His student friends have held Free Ming rallies in Dublin, and the government in Beijing has been petitioned to release him. But to no avail.

Mr Ming is not alone. Human rights groups claim the number of people detained without trial in hundreds of so-called labour re-education camps across China could run into millions. The Chinese authorities dispute this, saying the number detained at any one time is 260,000.

The United Nations Commissioner for Human Rights, Mrs Mary Robinson, raised the use of the controversial camps in Beijing this week. In a blunt challenge to the Chinese government, she demanded that the 'inherently arbitrary' system of detention be scrapped. She also raised concerns about the huge number of Falun Gong members detained.

Mrs Robinson's intervention did not go down well with the Chinese. The Chief of the State Council Office for the Prevention and Handling of [term omitted], Mr Liu Jing, said [Chinese government's slanderous words]

...

While the camps have been used mainly to deal with petty criminals, particularly drug offenders and prostitutes, they are increasingly being used to silence political dissidents and thousands of defiant religious renegades, such as Mr Ming.

Labour prison factories, detention centres and re-education camps were created by Mao Zedong in the early 1950s. He modelled them on the Russian gulags as a way to punish and reform criminals in a manner useful to the state.

The system began as a means of punishing so-called counterrevolutionaries who had committed no major criminal acts and slackers who refused to perform their assigned work. But over the years all kinds of petty crimes have been added to the list.

Police have the power to place offenders in the labour camps. Anyone can be detained without trial or due process for three years. Mere association with a group unpopular with the authorities can be enough.

Falun Gong claims that 5,000 of its members are detained in camps across China, and that more than 100 have died as a result of torture. While the Chinese government admits there have been deaths among Falun Gong practitioners in custody, they claim [Chinese government's slanderous words].

There have been horrific accounts of prisoners subjected to cruel and degrading treatment and torture. These abuses have been criticised year after year by human rights organisations. Recently both Amnesty International and the US State Department strongly criticised the camps.

Many Chinese legal experts argue that the system is deeply flawed and has evolved through a series of inconsistent decisions, never authorised in a comprehensive law by the national parliament as required under recent legal reforms.
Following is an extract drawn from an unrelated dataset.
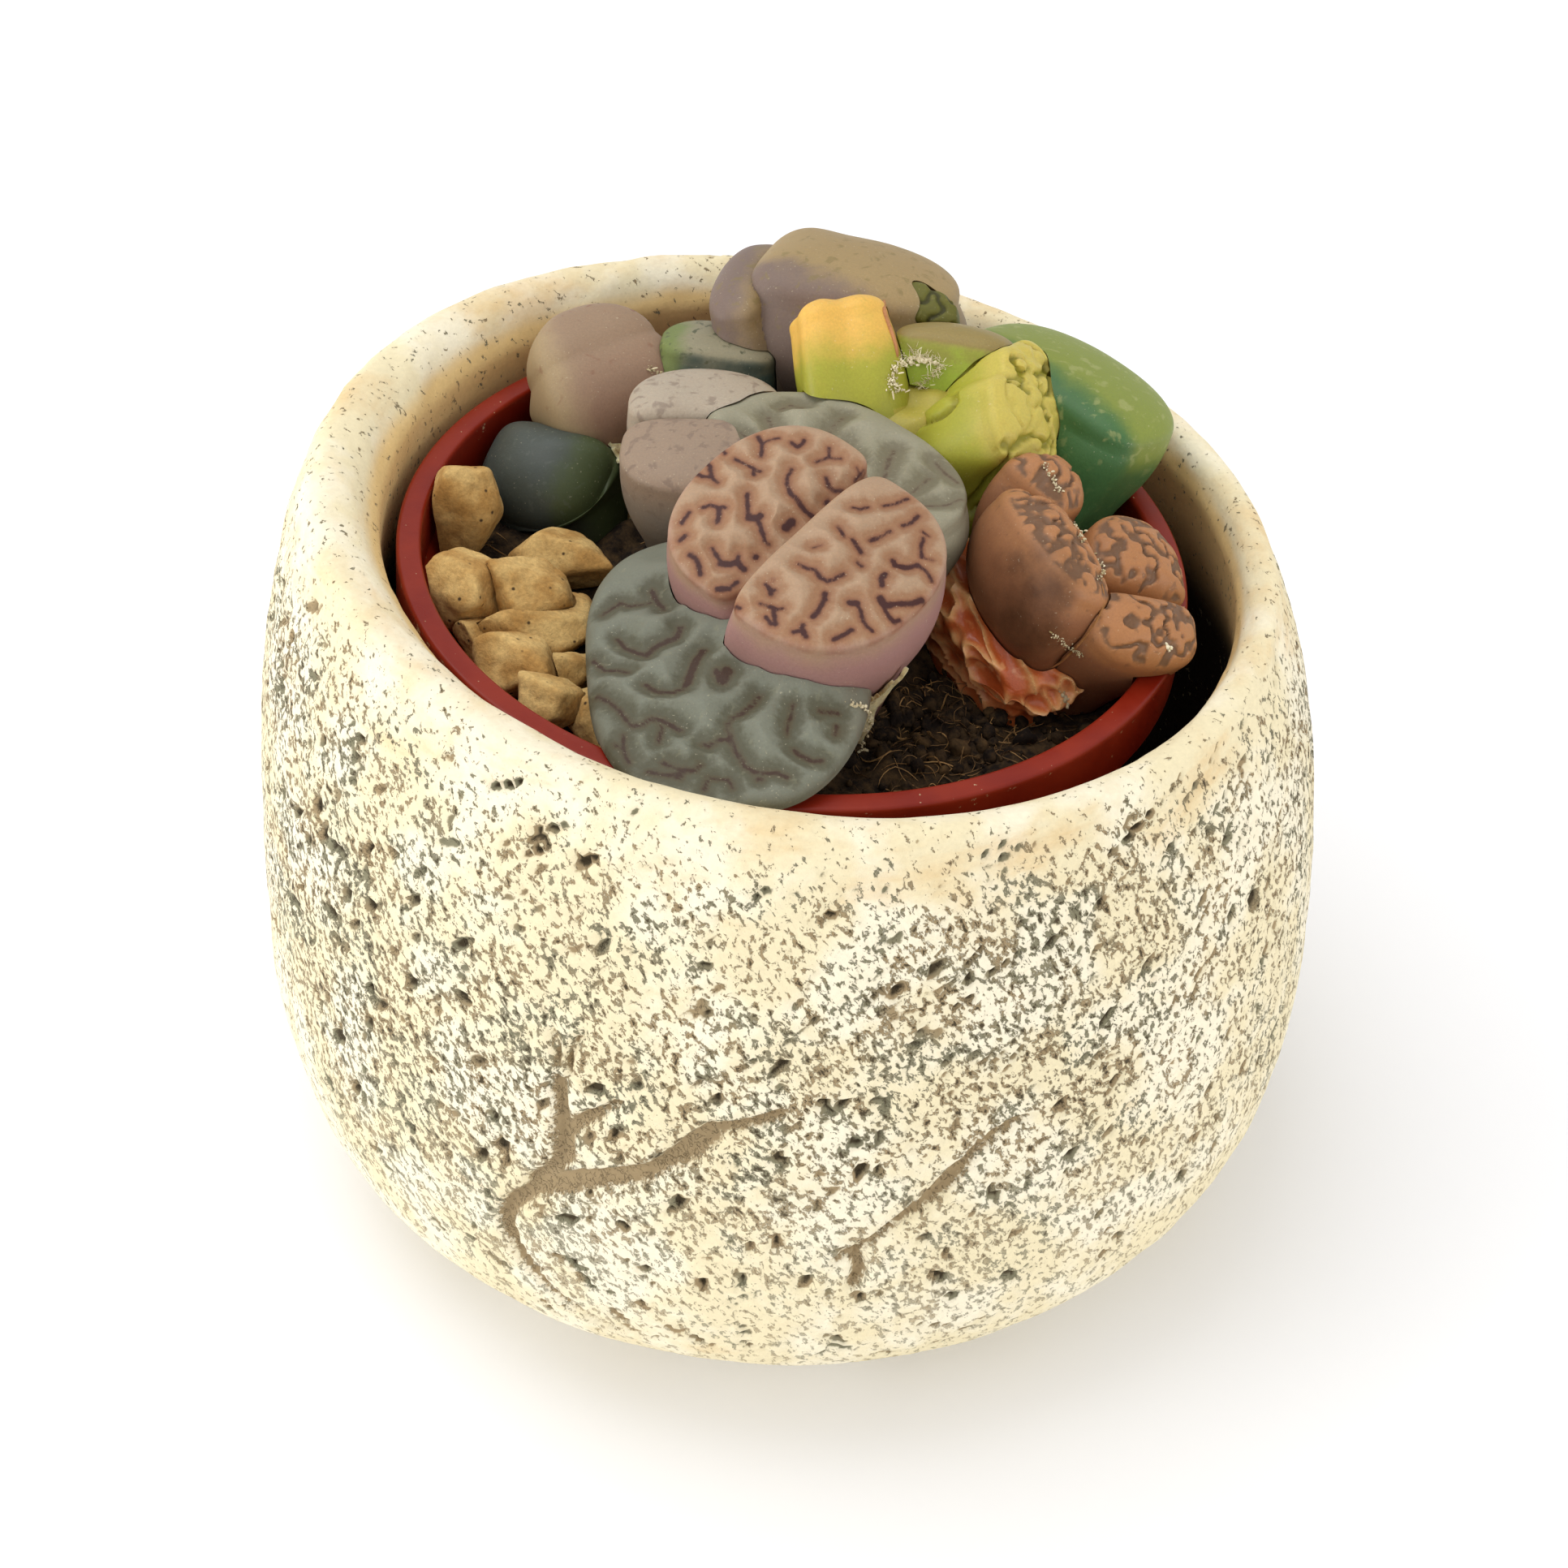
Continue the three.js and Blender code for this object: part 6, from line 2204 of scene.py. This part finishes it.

In a recent interview, a Chinese lawyer and labour activist, Zhou Guoqiang, told of his detention in 1994 in the Shuanghe Labour Re-education Camp, a prison farm in Heilongjiang province near the Russian border. He was arrested for planning to distribute T-shirts bearing the slogan 'Labour is Sacred', in a cheeky effort to assert workers' rights.

He said his fellow inmates were mainly young pickpockets, burglars and brawlers. He said 're-education' involved being locked up in a small cell and being hit with electric prods or beaten. Afterwards, inmates were persuaded to write a self-criticism, saying they had been re-educated.

He said the inmates were also subjected to another cruel form of torture every day: not being allowed to go to the toilet between breakfast and the final late-afternoon meal of the day.

There have been other accounts from former inmates of overcrowding, poor food and labouring for 12 hours a day on farms, in mines and in prison factory production processes.

The eyes of the world are on China as Beijing bids for the 2008 Olympic Games. Its poor human rights record hovers like a cloud on the horizon as it seeks to win this huge prize. Mary Robinson accepted this week that the Chinese seemed genuinely engaged in talks on the issue of punishment of minor crimes and their human rights record.

But she did take account of the timing of her visit, just as the influential Olympic Games inspection team finished its five-day examination of Beijing as a possible venue for the world's greatest sporting event.

'I did factor this in,' Mrs Robinson told journalists at a press conference in Beijing.

When the International Olympic Committee left Beijing last Sunday, the route from the city to the airport was lined with colourful silk flower arrangements.

By the time Mrs Robinson left the city on Wednesday, the flowers were gone. Olympic visit over, they were not left for the benefit of locals.

Will China's engagement with Mrs Robinson on the issue of human rights go the way of the artificial flowers, or is it for real? Only time will tell.